Public Works Subcommittee

Record of Meeting held on 24 January 1996 at 10:45 am
in the Legislative Council Chamber


    Dr Hon Samuel WONG Ping-wai, MBE, FEng, JP (Chairman)
    Hon Albert CHAN Wai-yip (Deputy Chairman)
    Hon Edward HO Sing-tin, OBE, JP
    Hon Ronald ARCULLI, OBE, JP
    Hon Mrs Miriam LAU Kin-yee, OBE, JP
    Hon Emily LAU Wai-hing
    Hon LEE Wing-tat
    Hon Eric LI Ka-cheung, JP
    Hon Howard YOUNG, JP
    Hon Zachary WONG Wai-yin
    Hon CHAN Yuen-han
    Hon MOK Ying-fan
    Hon SIN Chung-kai
    Hon TSANG Kin-shing
    Dr Hon John TSE Wing-ling
    Hon Lawrence YUM Sin-ling


    Hon LAU Wong-fat, OBE, JP
    Dr Hon Edward LEONG Che-hung, OBE, JP
    Hon Frederick FUNG Kin-kee
    Hon Henry TANG Ying-yen, JP
    Hon Christine LOH Kung-wai
    Hon CHAN Kam-lam
    Hon Andrew CHENG Kar-foo
    Hon CHEUNG Hon-chung
    Hon IP Kwok-him
    Hon NGAN Kam-chuen
    Hon Mrs Elizabeth WONG CHIEN Chi-lien, CBE, ISO, JP

In attendance for specific items:

Mr T L HSU, JP Deputy Director of Highways
Mr Kenneth CHAN, JP Director of Architectural Services
Miss Annette LEE Principal Assistant Secretary for Education and Manpower
Mr Anthony TONG Assistant Director of Education (Allocation and Support)
Mr Keith KWOK, JP Deputy Secretary for Works (Programme & Resources)
Mr Frankie LUI Assistant Director of Regional Services (Special Project)

In attendance:

Mr B P W LEUNG, JP Secretary for Planning, Environment and Lands
Dr S B REED, OBE, JP Director of Environmental Protection
Mr Kevin HO, JP Deputy Secretary for the Treasury
Mr Mike ARNOLD Principal Assistant Secretary for the Treasury (Works)
Miss Pauline NG Assistant Secretary General
Mr Andy LAU Clerk to the Public Works Subcommittee

Upgrading of projects to Category A



Reconstruction of major roads in the territory, 1995-96 programme

This item was voted on and endorsed.


PWSC(95-96)79 189EP Primary school in Whampoa Garden, Hung Hom
193EP Second primary school in area 37, Tseung Kwan O

Second primary school in Whampoa Garden, Hung Hom

2. Members noted that the piling costs for 189 EP and 194 EP were worked out on the basis of 110 nos. of steel H-piles of an average depth of 32 metres instead of 90 nos. as set out in Enclosure 4 to the paper. The cost estimates stated in the paper remained unchanged.

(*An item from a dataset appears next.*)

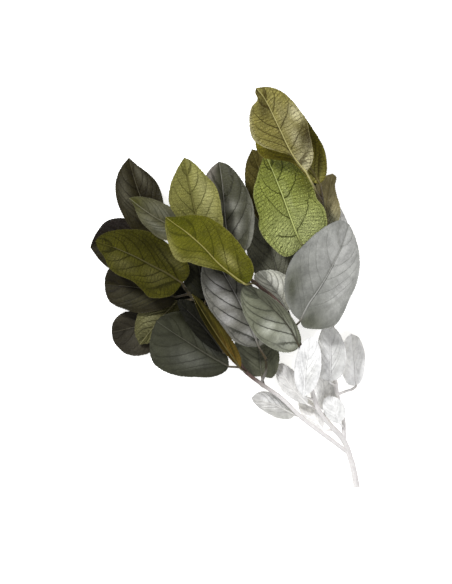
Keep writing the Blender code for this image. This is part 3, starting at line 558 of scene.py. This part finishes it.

3. In response to a Member’s question, the Assistant Director of Education (AD of E) advised that the proposal to build two primary schools in Whampoa Garden at one go was considered desirable, having regard to the cost effectiveness of the proposal and the urgent need to address the shortage of school places in Hung Hom.

4. On the need to engage consultants to undertake contract administration and site supervision for the construction stage, the Director of Architectural Services (D Arch S) advised that this was an interim arrangement to absorb the extra workload. As the number of projects under the Public Works Programme varied from year to year, it is more cost effective to engage consultants to provide short term relief rather than to create additional posts within the Government which might become redundant at a later stage.

5. In reply to a Member, AD of E confirmed that locker facilities and drinking fountains were standard provisions in primary and secondary schools. As for the increase in the project estimates for the school buildings in the current proposal, D Arch S advised that this was attributable to the adoption of the latest standard design. He also confirmed that 95% of the payments would be settled upon the completion of the projects in 1997-98. The remaining 5% would be paid upon the expiry of the one-year maintenance period. He agreed to provide further information on the actual timetable for the payments to be made in 1997-98.


6. Responding to Members’ question, D Arch S advised that noise barriers would be constructed to reduce the noise level to not exceeding 65 decibels. The related estimates for the proposed school in Tseung Kwan O would be absorbed by other project votes, namely 188CL and 538 TH which catered for the new town development.

7. In response to a Member’s request, AD of E agreed to provide in future papers the running total of the provision of schools places in the respective school zones. He stressed that the information was subject to frequent changes but would provide an overall picture of the demand and shortfall in the specific school zones.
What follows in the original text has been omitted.